When someone says, “You don’t always have to carry everything alone,” it lands in two places at once. It feels relieving—and terrifying.
Psychologically, being seen challenges the protective narrative. If someone can see the cracks, the illusion of total self-sufficiency dissolves.
For them, identity has often been built around strength. When that strength is gently questioned, it can trigger discomfort—not because the person is wrong, but because the armor is being acknowledged.
Exposure requires recalibration.
Letting someone see the vulnerable parts means accepting that those parts deserve support.
That can take time to believe.
7. They’re more comfortable giving than receiving
Research on close relationships consistently finds that supportive bonds work best when care flows both ways over time—not when one person is always the strong one and the other is always the receiver. The APA’s Monitor covers how being a supportive partner includes both offering and accepting support as part of a healthy dynamic.
They are often exceptional givers.
They anticipate needs. They solve problems. They are the steady ones others depend on.
Giving feels powerful. It reinforces competence.
Receiving feels uncertain.
Accepting help introduces vulnerability. It creates a moment where control shifts.
When receiving feels unsafe, the relationship can become unbalanced. One person carries; the other connects.
True intimacy requires both.
8. They think having control is the same as being secure
For a long time, I thought control was just responsibility.
If I planned everything, anticipated every problem, and stayed ahead of everyone else’s needs, nothing could catch me off guard.
Hyper-independence often grows from that logic.
Control reduces unpredictability.

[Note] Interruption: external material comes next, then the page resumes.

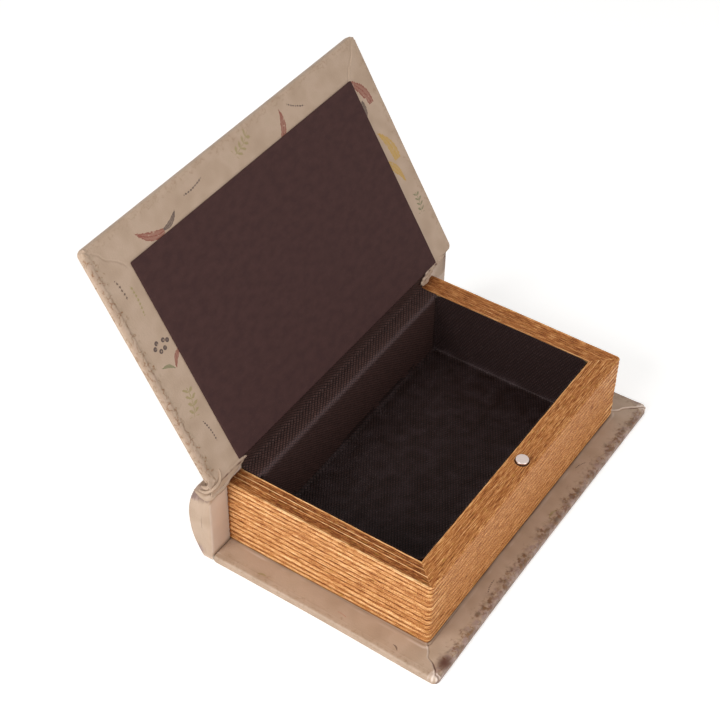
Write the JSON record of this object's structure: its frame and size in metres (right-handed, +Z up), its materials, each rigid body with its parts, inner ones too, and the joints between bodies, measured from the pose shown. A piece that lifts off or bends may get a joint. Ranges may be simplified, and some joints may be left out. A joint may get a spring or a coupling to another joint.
{
  "type": "book box",
  "caption": "Book-shaped keepsake box with a cloth-hinged cover as its lid, ribbed page walls round a lined tray, a rounded spine and a magnet catch.",
  "frame": {"origin": "under the middle of the page block, on the surface that the box stands on", "axes": "+X from the spine to the fore edge, +Y from the tail of the book to its head, +Z up"},
  "size_m": [0.1917, 0.2102, 0.1595],
  "materials": {
    "covering": "matt printed leathercloth",
    "liner": "matt dark liner paper",
    "lining": "embossed diamond grain",
    "page_facing": "ribbed and stained like page edges",
    "grey_board": "raw",
    "fibreboard": "raw",
    "nickel": "nickel plated",
    "steel": "plain"
  },
  "bodies": {
    "box": {"back_board": "grey_board", "back_covering": "covering", "spine_block": "fibreboard", "spine_covering": "covering", "tail_wall": "fibreboard", "head_wall": "fibreboard", "fore_edge_wall": "fibreboard", "spine_side_wall": "fibreboard", "tail_facing": "page_facing", "head_facing": "page_facing", "fore_edge_facing": "page_facing", "floor_card": "grey_board", "floor_lining": "lining", "tail_lining": "lining", "head_lining": "lining", "fore_edge_lining": "lining", "spine_side_lining": "lining", "magnet": "nickel", "joint_cloth": "covering", "hinge_lining": "lining"},
    "lid": {"lid_board": "grey_board", "lid_covering": "covering", "lid_liner": "liner", "keeper_disc": "steel"}
  },
  "joints": [
    {"name": "lid_hinge", "type": "hinge", "parent": "box", "child": "lid", "pos_m": [-0.0566, 0, 0.04906], "axis": [0, 1, 0], "range_deg": [0, 121], "deforming": ["joint_cloth", "hinge_lining"]}
  ]
}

It lowers the chance of being blindsided.
Psychologically, control activates a sense of agency, which reduces anxiety in the short term.
But chronic over-control can prevent emotional interdependence. If one person always manages, others never get the opportunity to show up.
Control keeps you steady.
It also keeps others slightly outside the circle.
9. They expect disappointment before it happens
Some people develop heightened vigilance around signs of abandonment or dismissal. Because of this, folks who are hyper-independent often pre-plan for letdowns.
They assume the friend might cancel. The partner might forget. The help might not arrive.
So they create backup plans.
This strategy protects against shock.
But it also keeps the nervous system slightly braced.
When you’re always anticipating the drop, you never fully relax into support.
And intimacy requires relaxation.
10. They hesitate before asking for help
I still feel it sometimes—that split second of calculation before I text someone and say, “Can you help me with this?”
It’s not that I think they’ll say no.
It’s that my body remembers what it felt like to reach once and be dismissed, minimized, or told I was “too much.”
Attachment theory explains that early experiences of inconsistent responsiveness can create what’s called an avoidant attachment pattern. Adults with this pattern often value independence highly and feel discomfort around relying on others—even when the relationship is stable.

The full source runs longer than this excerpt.